Um carro armadilhado explodiu antes de o sol nascer junto ao banco central da Grécia, no coração de Atenas. Não provocou vítimas, mas ensombrou o dia em que o Governo de Antonis Samaras queria apenas celebrar o regresso do país aos mercados financeiros – uma espécie de lembrete de que a anunciada retoma económica não cala a revolta dos gregos com a factura que lhe foi imposta para evitar a saída do euro. Angela Merkel, a chanceler alemã que personifica as políticas de austeridade, visita nesta sexta-feira a capital grega.

Uma hora antes da explosão, perto das 6h (4h em Portugal continental) desta quinta-feira, um telefonema para as redacções de um jornal e de um site de notícias alertava que havia “75 quilos de explosivos” num automóvel estacionado junto ao edifício sede do Banco da Grécia. A polícia evacuou a rua – a curta distância da Praça Sintagma e dos escritórios da troika em Atenas – e testemunhas contaram que pouco depois se ouviu uma forte detonação, que fez voar vidros e provocou estragos nas fachadas de vários prédios. A polícia revelou que o carro, do qual sobraram apenas restos calcinados, tinha sido roubado e recolheu imagens de videovigilância de lojas vizinhas para tentar identificar quem ali deixou os explosivos.

Atentados deste género, quase sempre sem provocar vítimas, tornaram-se mais comuns na Grécia desde o início da crise e invariavelmente as suspeitas recaem sobre pequenos grupos anarquistas ou da esquerda radical. O site Greek Reporter escreveu, no entanto, que a polícia investiga a possibilidade de no ataque terem estado envolvidos dois conhecidos operacionais do 17 de Novembro – o grupo armado marxista, responsável por mais de 20 mortes em ataques nas últimas décadas, foi desmembrado em 2002, mas um dos seus líderes fugiu em Janeiro da prisão onde cumpria pena perpétua.

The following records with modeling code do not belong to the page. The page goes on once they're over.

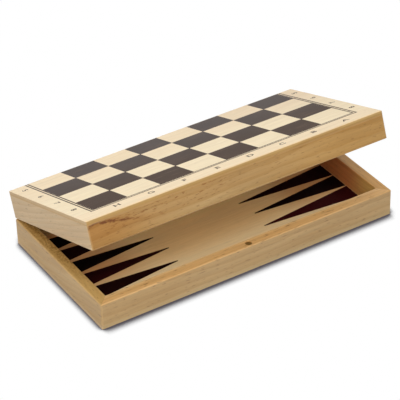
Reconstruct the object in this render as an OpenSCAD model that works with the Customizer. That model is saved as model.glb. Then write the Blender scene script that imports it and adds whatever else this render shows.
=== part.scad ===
// Folding games box for chess and backgammon: two shallow wooden trays on two butt hinges.
// X runs along the hinges, Y from the front to the back, Z up.
// The origin is the centre of the face that the box rests on.

/* [Box] */
// Length of the box along its hinged side
box_length = 300; // [290:1:330]
// Depth of the closed box from front to back
box_depth = 150; // [146:1:170]
// Height of each tray
tray_height = 26; // [20:0.5:40]
// Thickness of the four rails of each tray
rail_thickness = 10; // [9:0.5:12]
// Thickness of the panel glued over the rails
panel_thickness = 3.5; // [3:0.5:6]
// Gap between the two rims when the box is closed
rim_gap = 0.3; // [0.2:0.1:0.6]
// How far the lid stands open, where 0 is closed
lid_opening = 19.5; // [0:0.1:160]

/* [Edges] */
// Rounding of the outer edge of each rim
rim_round = 1.2; // [0.8:0.1:1.9]
// Rounding of the edges round the printed outer faces
face_round = 0.5; // [0.3:0.1:1]
// Rounding of the upright corners
corner_round = 1; // [0.5:0.1:2]
// Chamfer of the inner edge of each rim
inner_ease = 0.5; // [0.2:0.1:1]

/* [Chessboard] */
// Width of a chess square along the box
file_pitch = 33; // [31:0.1:33.5]
// Depth of a chess square from front to back
rank_pitch = 32.1; // [31:0.1:33.5]
// How far the print of a dark square spreads over its light neighbours
square_spread = 0.25; // [0.1:0.05:0.5]
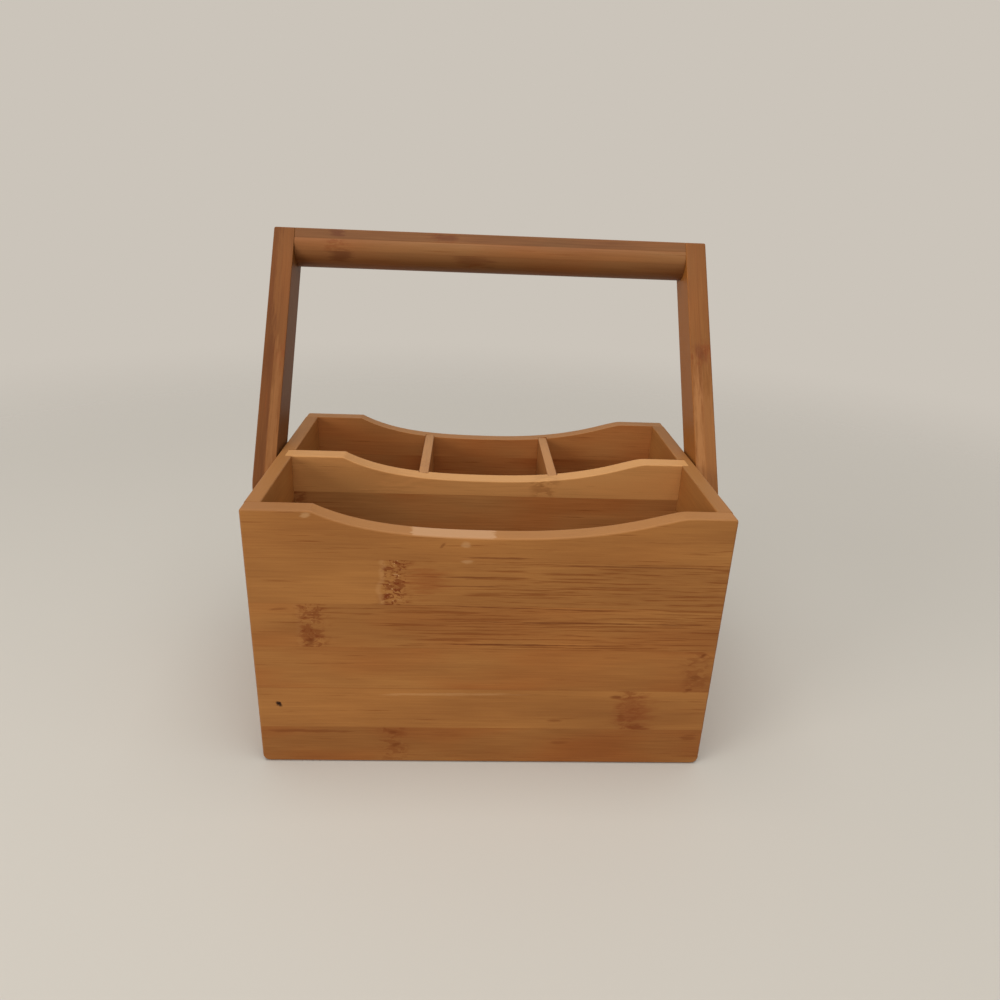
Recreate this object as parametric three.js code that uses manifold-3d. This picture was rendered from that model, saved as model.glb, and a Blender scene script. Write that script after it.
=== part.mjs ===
// A bamboo table caddy: one long front compartment, three rear compartments, and a handle that swings over.
// Millimetres. X runs along the width, +Y to the back, +Z up. The origin is the middle of the underside.
import * as THREE from "three";
import { mergeVertices } from "three/addons/utils/BufferGeometryUtils.js";
import Module from "manifold-3d";

// Box
const WIDTH = 254;
const DEPTH = 175;
const HEIGHT = 158;
const FACE_T = 10; // front and back panels
const END_T = 8.5; // end panels
const MIDDLE_T = 11.5; // middle divider, thick because the handle's screws end in it
const CROSS_T = 6; // cross dividers
const BOTTOM_T = 6; // bottom board
const FOOT_R = 4; // rounding of the two lower side edges
const DIP = 13.3; // depth of the dips in the top edges
const FRONT_DIP = [-92, 103]; // where the front panel's dip starts and ends
const INNER_DIP = [-88, 97]; // the same for the middle divider and the back panel
const CROSS_X = 40.25; // centre of each cross divider, for three equal compartments
const CROSS_TOP = 146;

// Joinery
const HOUSING = 4; // how far the middle divider is let into the end panels
const SLOT = 3; // how far the cross dividers are let into the boards they meet
const RABBET = 4; // how far the bottom board is let into the walls
const FIT = 0.25; // gap on each side of a piece in its housing
const HOLE_FIT = 0.3; // gap round a dowel, screw or brad
const CORNER_DOWEL_R = 2.5;
const CORNER_DOWEL_Z = [32, 79, 126];
const CORNER_DOWEL_IN_FACE = 7;
const CORNER_DOWEL_IN_END = 15;
const BRAD_R = 0.8;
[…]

Associando a explosão do carro armadilhado à primeira emissão de dívida pública, um porta-voz do Governo, que une os conservadores da Nova Democracia aos socialistas do Pasok, disse “ser claro que objectivo dos atacantes é tentar mudar a agenda” noticiosa. “Não vamos permitir que estes terroristas o consigam”, afirmou Simos Kedikoglou.

Mas o efeito mediático da acção estava garantido, tanto mais que acontece na véspera da chegada de Merkel a Atenas, para uma visita em que tentará reforçar a ideia de Samaras de que, depois de anos de sacrifícios, “um novo ciclo está a começar” para a economia grega.

Uma mensagem bem diferente da que deixou na visita em Outubro de 2010 (quando mais de 4000 polícias foram mobilizados para garantir a sua segurança) e que tem como pano de fundo as eleições europeias. Com os partidos eurocépticos e antieuropeus a antecipar fortes ganhos, a chanceler alemã quer usar os últimos dados da economia grega como uma prova de que a austeridade foi “a opção certa” para salvar a Grécia e o euro, como disse no fim-de-semana o seu ministro das Finanças, Wolfgang Schäuble.

O Syriza, partido da esquerda radical que mantém uma ligeira vantagem nas intenções de voto face à Nova Democracia, desafiou os gregos a manifestarem-se para mostrar a Merkel que a sua realidade é bem diferente da dos números apregoados – a taxa de desemprego está nos 27,5%, a mais alta da Europa, e o país perdeu um quarto do seu PIB desde 2008. A chanceler vem a Atenas “premiar o trabalho catastrófico do Governo e garantir que a austeridade continua”, acusou o principal partido da oposição.

Mas, após quatro anos de protestos, a resignação cresce e a fadiga instala-se. Quarta-feira, a primeira greve geral do ano – a 36.ª desde o início da crise, segundo cálculos da BBC – paralisou transportes, fechou escolas e reduziu ao mínimo os serviços nos hospitais contra os planos do Governo para despedir 11 mil funcionários públicos e colocar mais em regime de mobilidade. Mas as manifestações em Atenas e em Salónica não terão juntado mais de 20 mil pessoas, segundo cálculos da polícia, citada pela AFP. A revolta, no entanto, permanece a mesma. “O regresso aos mercados não passa de um conto de fadas, ninguém acredita nisso”, afirmou Dimitris P., motorista de autocarros. A realidade, acrescentou um reformado ao seu lado, "são o milhão e meio de desempregados".